MHP’li Engin Alan’ın "Kobani’nin sembolleştirilmesine" yönelik sözlerinin sorulması üzerine ise Kaplan, "Ortadoğu’da 40 milyon Kürt halkı yaşıyor. Rojava, Suriye en az nüfusun olduğu yerdir. Kobani, direnişin sembolüdür, destanıdır, tarihidir. Bütün dünyanın gözü önünde kendi topraklarına saldıran vahşi canilere, katillere, ırz düşmanlarına, İslam dini düşmanlarına karşı şerefli bir mücadeledir. Dünyada hiçbir güç 40 milyonluk Kürdistan’ın düşmesini sağlayamaz, mümkün değil, hayal bu. IŞİD Kobani’ye girse bile alması mümkün değil, 40 milyonluk Kürt’ün tükürüğüyle boğulurlar.
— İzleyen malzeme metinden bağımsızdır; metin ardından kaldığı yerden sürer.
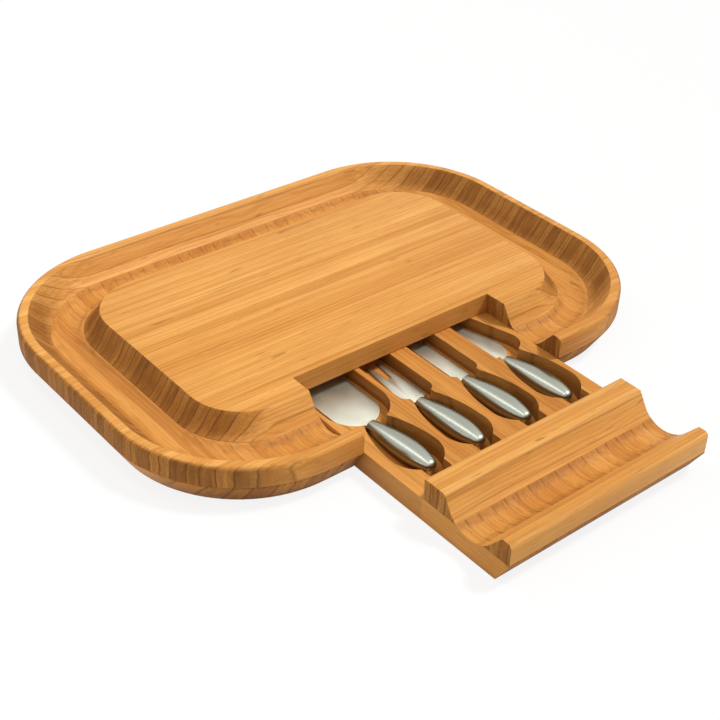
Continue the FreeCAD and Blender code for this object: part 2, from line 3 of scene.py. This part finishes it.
import bmesh
import bpy
import json
import math
from mathutils import Matrix, Vector


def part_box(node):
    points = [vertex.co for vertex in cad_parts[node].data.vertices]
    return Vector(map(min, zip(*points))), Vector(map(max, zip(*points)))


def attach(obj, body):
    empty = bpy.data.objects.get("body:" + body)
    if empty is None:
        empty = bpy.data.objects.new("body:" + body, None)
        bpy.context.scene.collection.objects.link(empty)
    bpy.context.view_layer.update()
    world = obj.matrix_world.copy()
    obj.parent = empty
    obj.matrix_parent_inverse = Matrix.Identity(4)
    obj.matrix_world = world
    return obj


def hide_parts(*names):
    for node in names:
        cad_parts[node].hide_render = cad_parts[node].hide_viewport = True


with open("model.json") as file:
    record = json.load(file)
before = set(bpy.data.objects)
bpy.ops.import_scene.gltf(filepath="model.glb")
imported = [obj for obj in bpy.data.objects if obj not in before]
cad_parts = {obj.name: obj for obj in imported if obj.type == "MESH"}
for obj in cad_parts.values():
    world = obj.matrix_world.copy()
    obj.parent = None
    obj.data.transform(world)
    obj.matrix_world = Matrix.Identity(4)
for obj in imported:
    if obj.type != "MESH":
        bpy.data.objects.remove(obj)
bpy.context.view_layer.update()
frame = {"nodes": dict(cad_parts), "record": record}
nodes = frame["nodes"]

MM = 0.001

# Camera, fitted to the photograph
CAMERA_PLACE = Vector((-535.0, -659.8, 560.9)) * MM
CAMERA_HEADING = math.radians(40.74)
CAMERA_DIP = math.radians(34.85)
CAMERA_ROLL = math.radians(2.51)
CAMERA_LENS = 68.1
CAMERA_SENSOR = 36.0

# Light
SKY_LEVEL = 0.33
SKY_TINT = (1.0, 0.955, 0.86)
KEY_LEVEL = 2.42
KEY_FROM = Vector((0.55, -0.24, 1.0))
KEY_SPREAD = math.radians(12)
WHITE = (1.0, 1.0, 1.0)

# Long softboxes along Y, which draw the bright bands on the handles: middle, width, length, power
SOFTBOXES = {
    "overhead": (Vector((-0.30, 0.45, 1.05)), 0.28, 2.2, 5.2),
    "left": (Vector((-1.15, 0.60, 0.34)), 0.14, 2.2, 2.6),
}

# Floor: half its width, its depth under the board, its grey, and how much of it is plain white
FLOOR_REACH = 4.0
FLOOR_DROP = 0.2 * MM
FLOOR_GREY = (0.86, 0.86, 0.86)
FLOOR_WHITENESS = 0.86

# Handle's drop, along Y from the neck, as the CAD has it
HANDLE_LENGTH = 62.0 * MM
HANDLE_WIDTH = 17.0 * MM
HANDLE_HEIGHT = 14.0 * MM
HANDLE_WIDEST = 38.0 * MM
HANDLE_NOSE = 75.0 * MM
HANDLE_NECK = 7.0 * MM
HANDLE_RISE = 3.8 * MM
HANDLE_RINGS = 56
HANDLE_SIDES = 64

# Edges: how far sanding and grinding round them, and the angles that tell an edge from a curve
WOOD_EDGE = 0.45 * MM
STEEL_EDGE = 0.25 * MM
FLAT_UNDER = math.radians(0.2)
EDGE_OVER = math.radians(30)
CREASE_OVER = math.radians(32)
SAME_POINT = 0.002 * MM

# Bamboo strips: their widths, how uneven they are, and how far their joints stray
UPPER_STRIP = 7.5 * MM
LOWER_STRIP = 11.5 * MM
STRIP_UNEVENNESS = 0.55
STRIP_WANDER = 4.0 * MM
STRIP_SWAY = 2.4 * MM

# Growth rings: the waves' turns in radians along a metre, and how far they bend
RING_TURNS = 1900.0
RING_BEND = 12.0 * MM

# Surface: the wood's shine, and the depth of the grain in wood and steel
WOOD_SHINE = 0.14
WOOD_RELIEF = 0.15 * MM
STEEL_RELIEF = 0.04 * MM

# The part of the drawer's bed that holds the pockets, whose walls get painted shade
POCKETS_HALF_WIDTH = 87.0 * MM
POCKETS_FRONT = -205.0 * MM
POCKETS_BACK = 30.0 * MM

# Colours of the upper ply, from its darkest honey to its end grain
HONEY = {
    "dark": (0.549, 0.221, 0.042),
    "middle": (0.657, 0.294, 0.065),
    "light": (0.735, 0.355, 0.090),
    "pale": (0.818, 0.438, 0.134),
    "fibre": (0.363, 0.134, 0.023),
    "glue_and_shade": (0.157, 0.052, 0.011),
    "end_dark": (0.149, 0.048, 0.007),
    "end_middle": (0.311, 0.119, 0.019),
    "end_pale": (0.538, 0.252, 0.059),
}

# Colours of the lower ply, a shade deeper
AMBER = {
    "dark": (0.456, 0.167, 0.028),
    "middle": (0.560, 0.230, 0.045),
    "light": (0.632, 0.281, 0.062),
    "pale": (0.708, 0.345, 0.093),
    "fibre": (0.304, 0.103, 0.017),
    # This glue brown also paints the shade on the pockets' walls
    "glue_and_shade": (0.142, 0.045, 0.009),
    "end_dark": (0.188, 0.066, 0.012),
    "end_middle": (0.340, 0.137, 0.024),
    "end_pale": (0.530, 0.245, 0.060),
}


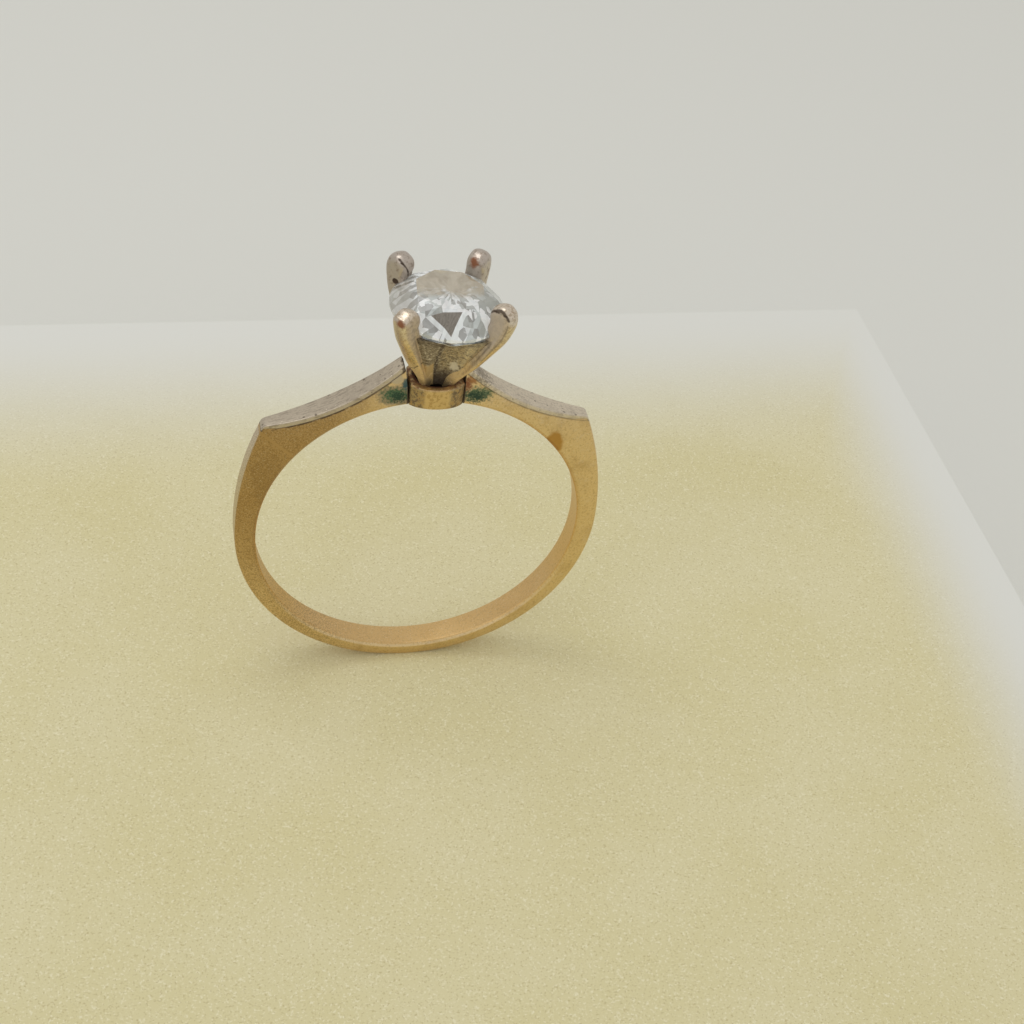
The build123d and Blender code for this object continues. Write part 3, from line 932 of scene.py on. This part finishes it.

Türkiye’nin IŞİD gibi karanlık çetelerle komşu olacağına 40 milyon Kürt ile komşu olması stratejik geleceği açısından en yararlı olandır" cevabını verdi.

"ÇÖZÜM SÜRECİ KONUSUNDA MUHATTABIMIZ TÜRK HALKI"

"Çözüm süreci bitti mi?" sorusuna da Kaplan, "Çözüm süreci konusunda muhatabımız Türkiye halkıdır, 77 milyon Türk insanıdır. 77 milyon insanın büyük çoğunluğu çözüm sürecini destekliyor. ’Çatışma olmasın, barışçıl, demokratik yollarla bu sorunu çözün’ diyorlar. Biz de kararlıyız ve asla umudumuzu yitirmedik, çünkü halk bunu istiyor" yanıtını verdi.